Etwa 4,5 Prozent der 50 Millionen Einwohner Kolumbiens sind indigen. Das Friedensabkommen von 2016 hat die politische Gewalt von mehr als sechs Jahrzehnten im Land verringert. Doch der Konflikt hat sich in den letzten Wochen mit Dutzenden von Massakern verschärft. Seit dem Amtsantritt des Präsidenten im August 2018 gab nach Angaben indigener Organisationen 167 Morde an Indigenen.

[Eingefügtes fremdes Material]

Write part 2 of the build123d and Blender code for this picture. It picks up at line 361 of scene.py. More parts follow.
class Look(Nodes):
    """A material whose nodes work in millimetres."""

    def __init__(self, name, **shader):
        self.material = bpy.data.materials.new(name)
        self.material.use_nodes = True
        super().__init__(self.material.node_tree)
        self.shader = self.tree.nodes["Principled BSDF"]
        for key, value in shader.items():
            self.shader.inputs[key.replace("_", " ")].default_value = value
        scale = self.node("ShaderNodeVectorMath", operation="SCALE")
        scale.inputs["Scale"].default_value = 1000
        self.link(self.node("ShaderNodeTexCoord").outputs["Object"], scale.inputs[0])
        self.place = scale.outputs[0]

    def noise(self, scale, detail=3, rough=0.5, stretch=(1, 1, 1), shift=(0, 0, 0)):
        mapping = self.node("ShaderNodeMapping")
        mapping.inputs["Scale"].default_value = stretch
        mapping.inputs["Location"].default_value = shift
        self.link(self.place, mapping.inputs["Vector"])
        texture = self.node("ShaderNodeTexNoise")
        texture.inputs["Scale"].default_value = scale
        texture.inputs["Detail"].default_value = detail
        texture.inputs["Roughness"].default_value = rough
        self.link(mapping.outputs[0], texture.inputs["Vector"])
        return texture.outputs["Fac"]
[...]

Das Wort Minga (mink'a in der Quechua-Sprache) bezeichnet eine alte Tradition der Gemeinschafts- oder Kollektivarbeit für soziale Zwecke. Die indigenen Organisationen in Kolumbien arbeiten seit 1980 nach vier Gründungsprinzipien: Einheit, Land(recht), Kultur und Autonomie. Das Konzept der Minga umgibt diese vier Prinzipien. Eine Minga ruft die Kraft und die Einheit aller indigenen Völker zugunsten eines Ziels auf: die Einforderung der indigenen Rechte. In den letzten Jahren haben die indigenen Völker Kolumbiens die Minga als Mechanismus genutzt, um gehört zu werden und bei der Regierung einen Raum für ihre Forderungen zu finden oder ihre Unzufriedenheit mit dem, was sie in ihren Territorien erleben, zum Ausdruck zu bringen.